Negotiate for your team in the deal. You have more negotiating power than you think. Employee retention agreements, stay bonuses, guaranteed employment periods, and cultural commitments can all be written into the purchase agreement. Buyers will often agree to these terms because they know that losing the team destroys the value they just paid for. An experienced advisor can help you structure these protections — but you have to ask for them. They won't be offered.

Communicate before you have to. You don't have to tell your team you're thinking about selling. But you can start talking about the future of the business in ways that build confidence. Share your vision for where the company is headed. Involve your leadership team in strategic decisions. Create a culture where people feel like they're part of something that will outlast any one person — including you.

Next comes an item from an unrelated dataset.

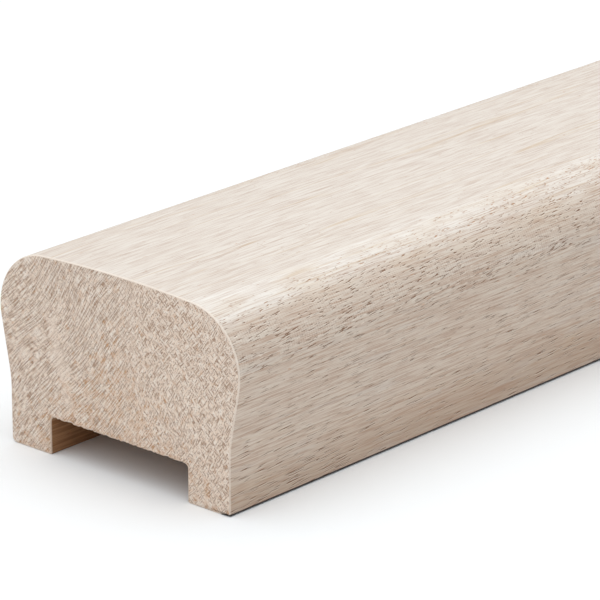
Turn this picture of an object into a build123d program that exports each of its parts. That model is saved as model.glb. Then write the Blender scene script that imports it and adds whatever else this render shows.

Why Having a Plan Is the Most Loyal Thing You Can Do — Not the Least

Here's the thing most owners get backwards: they avoid exit planning because it feels disloyal. Like thinking about leaving means you've already left. Like making a plan for what comes next is the same as giving up on what you built.

It's the opposite.

The most dangerous thing you can do for your employees is have no plan at all. Because without a plan, your team's future depends entirely on whatever happens to you. A health scare. A market downturn. An offer that comes at the wrong time when you're too tired to negotiate well. A forced sale where nobody is looking out for the people who built this alongside you.

When you plan the exit, you're not abandoning your team. You're giving them the one thing they can't give themselves: a future that doesn't depend on your health, your energy, or your willingness to keep showing up six days a week forever.

The strongest businesses are the ones that don't depend on any single person — including you. That's not a criticism. It's the goal. And it's something you can start building right now, whether you plan to sell in two years or twenty.

Having a plan isn't just good business. It's what you owe the people who built this with you.